Con la teoría de los derechos humanos vuelve a entrar en escena precisamente la instancia universal que había desaparecido con la paz de Westphalia. En nombre de estos derechos que se sitúan por encima de cualquier ordenamiento político y jurídico, es ahora posible cuestionar las soberanías terrenas. Naturalmente, quien lo hace no es una Razón universal, sino potencias de este mundo, Estados cuyo interés consiste en descalificar a sus enemigos políticos como enemigos morales de la Humanidad. La política internacional, basada al igual que la nacional o interior en el antagonismo y el equilibrio de fuerzas, se ve sustituida por una gigantomaquia simplista en la que se enfrenta el Bien contra el Mal, la Humanidad contra los Monstruos que son enemigos suyos. Las principales potencias político-económicas dirigidas por el dúo EEUU-Unión Europea defienden el Bien y los derechos humanos contra el Mal. Eso naturalmente les permite pasar por encima de las molestas limitaciones que imponía el derecho internacional en épocas menos humanistas y violar la soberanía de los Estados, atacar objetivos civiles, destruir las estructuras productivas de los países, invadirlos y alterar su ordenamiento jurídico y político, y, por supuesto juzgar a sus dirigentes. Quien actúa en nombre del bien es a la vez guerrero y juez, el problema es que se ve condenado a una guerra ilimitada pues carece de enemigo y sólo con el enemigo, nunca con el criminal, se puede hacer la paz.

Un proceso judicial basado en estas premisas es un acto muy singular. En él, naturalmente, el acusado no tiene ninguna posibilidad de absolución. Si la tuviera, sus propios captores y jueces tendrían que ser condenados, pues la guerra que han llevado a cabo contra el monstruo para sentarlo en el banquillo de los acusados perdería toda justificación si este pudiera ser inocente. De que no lo pueda ser se ocupa una cuidadosa gestión del tiempo judicial en la que la norma se estructura en conceptos que se rigen por el más riguroso principio de analogía.

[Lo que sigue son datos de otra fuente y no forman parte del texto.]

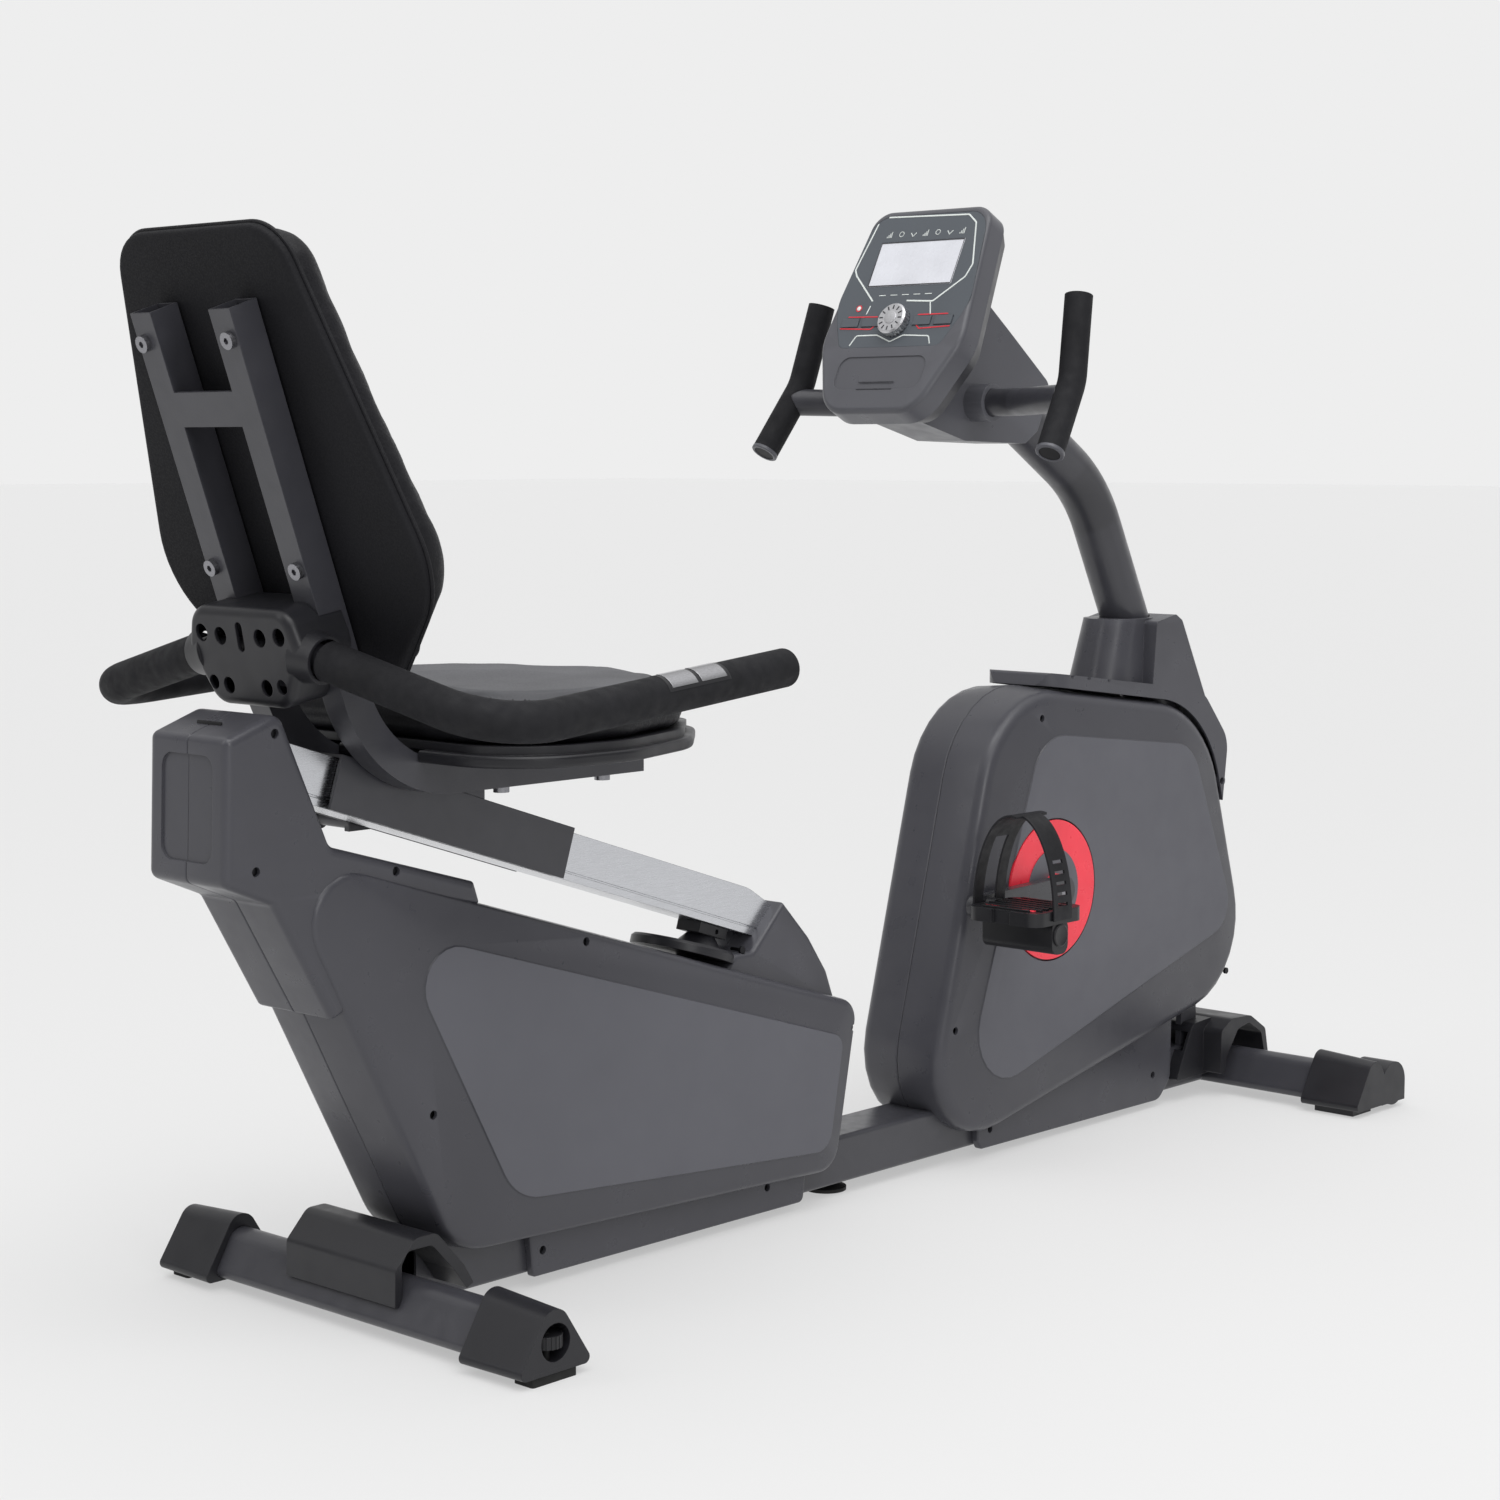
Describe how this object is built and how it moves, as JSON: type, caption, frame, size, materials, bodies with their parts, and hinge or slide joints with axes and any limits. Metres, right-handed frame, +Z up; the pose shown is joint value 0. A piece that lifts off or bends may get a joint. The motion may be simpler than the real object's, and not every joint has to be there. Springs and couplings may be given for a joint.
{
  "type": "recumbent exercise bike",
  "caption": "Recumbent exercise bike: sliding seat with backrest on an inclined rail, pedal drive in a closed housing, bent mast with console and grips, levelling feet, transport wheels.",
  "frame": {"origin": "centre of the overall footprint on the floor", "axes": "+X forward (the way the rider faces, towards the pedals), +Y left, +Z up"},
  "size_m": [1.7177, 0.6314, 1.1222],
  "materials": {
    "frame_black": "satin powder coat, near black",
    "cap_plastic": "moulded, dark charcoal",
    "wheel_plastic": "moulded, black",
    "rubber_feet": "matte",
    "cover_plastic": "textured moulding, graphite grey",
    "rail_aluminium": "satin anodised extrusion",
    "steel": "turned",
    "steel_dark": "blackened",
    "disc_red": "bright red moulding",
    "crank_steel": "dark forged and painted",
    "pedal_plastic": "moulded with tread",
    "strap_rubber": "moulded",
    "iron": "machined rim",
    "seat_cover": "grained vinyl over foam, stitched",
    "board_plastic": "covered board",
    "foam": "closed-cell foam",
    "sensor_chrome": "polished plate",
    "console_plastic": "satin moulding, mid grey",
    "console_dark": "satin moulding, dark grey",
    "faceplate": "printed membrane, slate",
    "lens": "clear window over a pale display",
    "knob_silver": "silver moulding"
  },
  "bodies": {
    "frame": {"main_rail": "frame_black", "rear_stabilizer": "frame_black", "front_stabilizer": "frame_black", "rear_cap_right": "cap_plastic", "rear_cap_left": "cap_plastic", "front_caps": "cap_plastic", "rear_bracket_cover": "cap_plastic", "front_bracket_cover": "cap_plastic", "rear_cover_right": "cover_plastic", "rear_cover_left": "cover_plastic", "tower_cover_right": "cover_plastic", "tower_cover_left": "cover_plastic", "seat_rail": "rail_aluminium", "rail_support": "cap_plastic", "frame_core": "frame_black", "mast": "frame_black", "drive_cover_right": "cover_plastic", "drive_cover_left": "cover_plastic", "drive_top_cover": "cover_plastic", "drive_belt": "strap_rubber", "console_front_shell": "console_plastic", "console_back_shell": "console_dark", "console_faceplate": "faceplate", "console_lens": "lens", "console_mount": "console_plastic", "console_handlebar": "frame_black", "console_grips": "foam", "cover_screws": "steel_dark"},
    "crank": {"crank_axle": "steel", "crank_discs": "disc_red", "crank_arm_right": "crank_steel", "crank_arm_left": "crank_steel"},
    "right_pedal": {"pedal_right": "pedal_plastic", "pedal_strap_right": "strap_rubber"},
    "left_pedal": {"pedal_left": "pedal_plastic", "pedal_strap_left": "strap_rubber"},
    "flywheel_wheel": {"flywheel": "iron"},
    "seat_carriage": {"carriage_sleeve": "frame_black", "seat_frame": "frame_black", "carriage_bolts": "steel", "seat_base": "cap_plastic", "seat_cushion": "seat_cover", "backrest_board": "board_plastic", "backrest_cushion": "seat_cover", "rear_handlebar": "frame_black", "rear_grips": "foam", "pulse_sensors": "sensor_chrome", "hub_cover": "cap_plastic"},
    "seat_lever": {"lock_lever": "frame_black"},
    "right_thumbwheel": {"thumbwheel_right": "wheel_plastic"},
    "left_thumbwheel": {"thumbwheel_left": "wheel_plastic"},
    "right_pad": {"foot_pad_right": "rubber_feet"},
    "left_pad": {"foot_pad_left": "rubber_feet"},
    "middle_foot": {"mid_foot": "rubber_feet"},
    "rollers": {"transport_wheels": "wheel_plastic"},
    "knob": {"console_knob": "knob_silver"},
    "key_1": {"button_1": "faceplate"},
    "key_2": {"button_2": "faceplate"},
    "key_3": {"button_3": "faceplate"},
    "key_4": {"button_4": "faceplate"}
  },
  "joints": [
    {"name": "flywheel_spin", "type": "hinge", "parent": "frame", "child": "flywheel_wheel", "pos_m": [0.625, 0, 0.3], "axis": [0, 1, 0], "continuous": true},
    {"name": "crank_spin", "type": "hinge", "parent": "frame", "child": "crank", "pos_m": [0.37, 0, 0.316], "axis": [0, 1, 0], "continuous": true},
    {"name": "right_pedal_spin", "type": "hinge", "parent": "crank", "child": "right_pedal", "pos_m": [0.205, -0.149, 0.316], "axis": [0, 1, 0], "continuous": true},
    {"name": "left_pedal_spin", "type": "hinge", "parent": "crank", "child": "left_pedal", "pos_m": [0.535, 0.149, 0.316], "axis": [0, 1, 0], "continuous": true},
    {"name": "seat_slide", "type": "slide", "parent": "frame", "child": "seat_carriage", "axis": [0.9502, 0, -0.3115], "range_m": [0, 0.27]},
    {"name": "seat_lever_lift", "type": "hinge", "parent": "seat_carriage", "child": "seat_lever", "pos_m": [-0.58, 0.041, 0.489], "axis": [0, 1, 0], "range_deg": [0, 18], "stiffness_Nm_per_rad": 0.5, "springref_deg": -20.05},
    {"name": "right_thumbwheel_turn", "type": "hinge", "parent": "frame", "child": "right_thumbwheel", "pos_m": [-0.658, -0.258, 0.037], "axis": [0, 0, 1], "range_deg": [0, 2410]},
    {"name": "right_pad_slide", "type": "slide", "parent": "frame", "child": "right_pad", "axis": [0, 0, 1], "range_m": [-0.01, 0]},
    {"name": "left_thumbwheel_turn", "type": "hinge", "parent": "frame", "child": "left_thumbwheel", "pos_m": [-0.658, 0.258, 0.037], "axis": [0, 0, 1], "range_deg": [0, 2410]},
    {"name": "left_pad_slide", "type": "slide", "parent": "frame", "child": "left_pad", "axis": [0, 0, 1], "range_m": [-0.01, 0]},
    {"name": "middle_foot_slide", "type": "slide", "parent": "frame", "child": "middle_foot", "axis": [0, 0, 1], "range_m": [-0.01, 0]},
    {"name": "roller_spin", "type": "hinge", "parent": "frame", "child": "rollers", "pos_m": [0.832, 0, 0.033], "axis": [0, 1, 0], "continuous": true},
    {"name": "knob_turn", "type": "hinge", "parent": "frame", "child": "knob", "pos_m": [0.14686, 0, 0.99083], "axis": [-0.8894, 0, 0.4571], "continuous": true},
    {"name": "key_1_press", "type": "slide", "parent": "frame", "child": "key_1", "axis": [0.8894, 0, -0.4571], "range_m": [0, 0.0011], "stiffness_N_per_m": 300},
    {"name": "key_2_press", "type": "slide", "parent": "frame", "child": "key_2", "axis": [0.8894, 0, -0.4571], "range_m": [0, 0.0011], "stiffness_N_per_m": 300},
    {"name": "key_3_press", "type": "slide", "parent": "frame", "child": "key_3", "axis": [0.8894, 0, -0.4571], "range_m": [0, 0.0011], "stiffness_N_per_m": 300},
    {"name": "key_4_press", "type": "slide", "parent": "frame", "child": "key_4", "axis": [0.8894, 0, -0.4571], "range_m": [0, 0.0011], "stiffness_N_per_m": 300}
  ],
  "couplings": [
    {"joint": "crank_spin", "follows": "flywheel_spin", "ratio": 0.2},
    {"joint": "right_thumbwheel_turn", "follows": "right_pad_slide", "rad_per_m": -4188.8},
    {"joint": "left_thumbwheel_turn", "follows": "left_pad_slide", "rad_per_m": -4188.8}
  ]
}
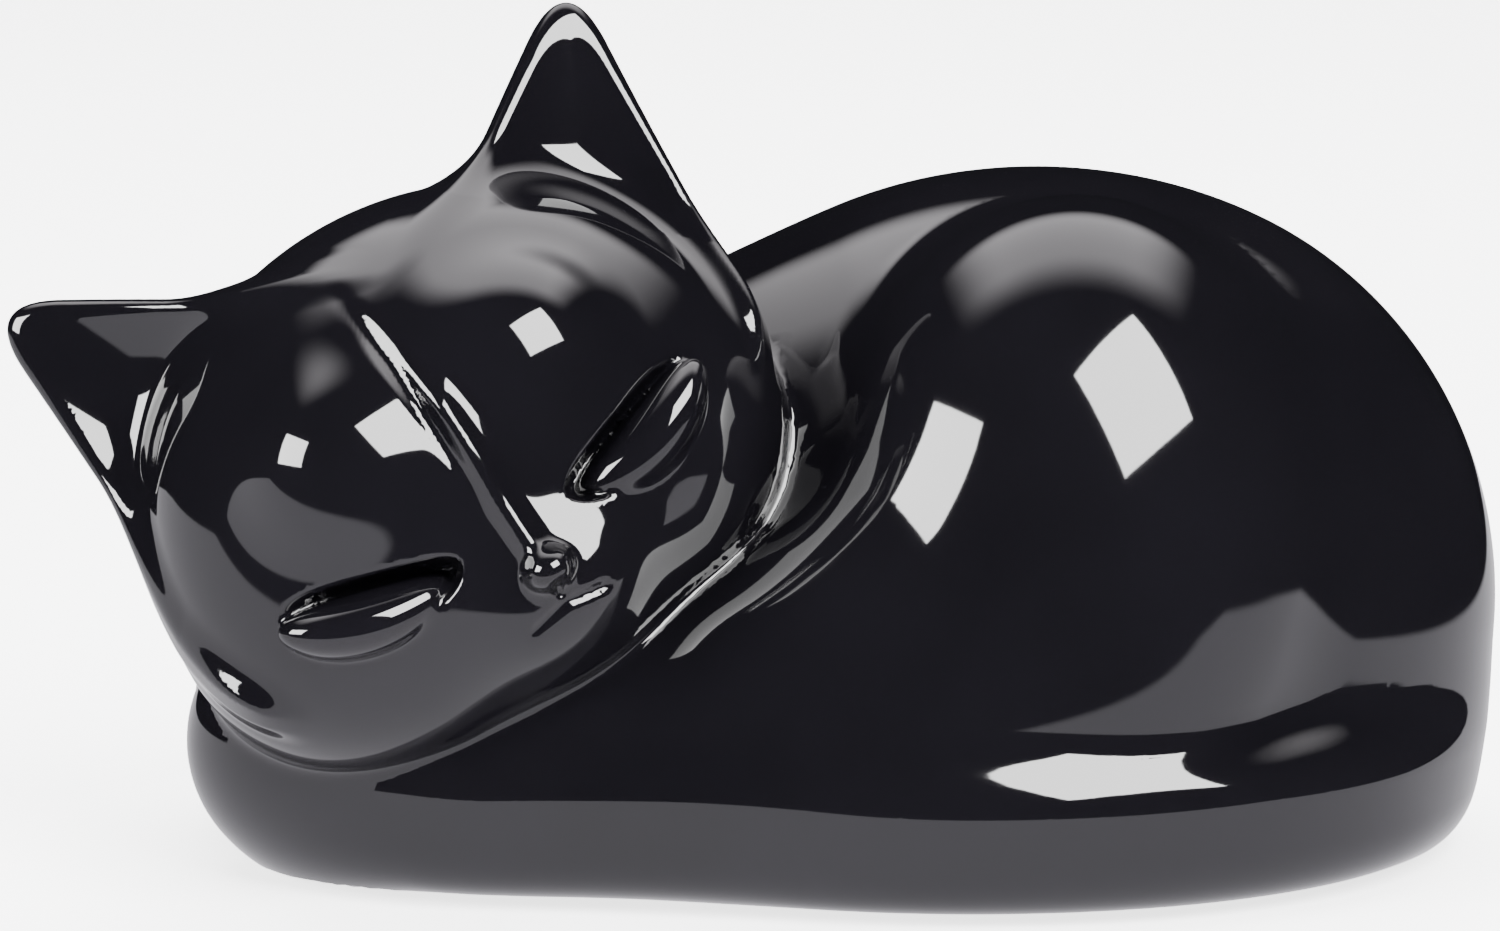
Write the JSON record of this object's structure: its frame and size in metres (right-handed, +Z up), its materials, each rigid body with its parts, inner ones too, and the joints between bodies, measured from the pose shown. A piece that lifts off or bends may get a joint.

El concepto de genocidio puede aplicarse así al responsable de la muerte de un millón de personas, de 1000 o de 40, puede, según los casos aplicarse a situaciones en las que las víctimas se han producido en actos de combate, como en el célebre caso de la aldea de Raçak en Kosovo. Por no hablar del los actos de lesa humanidad. Tesoros de imprecisión jurídica como los que estos conceptos albergan dan bastantes garantías de que la farsa judicial culmine en condena. En el caso de Milosevic al que fue sumamente difícil imputarle responsabilidad directa en los actos de los que se le acusaba, el proceso se alargó hasta el ridículo, cambiándose durante su transcurso los motivos de acusación. Milosevic, al igual que los otros seis serbios muertos en la siniestra prisión humanitaria de La Haya estaba condenado desde el principio, pues contrariamente a lo que pretenden los partidarios del derecho cosmopolita, el enjuiciamiento del enemigo degradado a criminal no constituye nunca un primer acto de paz sino un nuevo acto de guerra.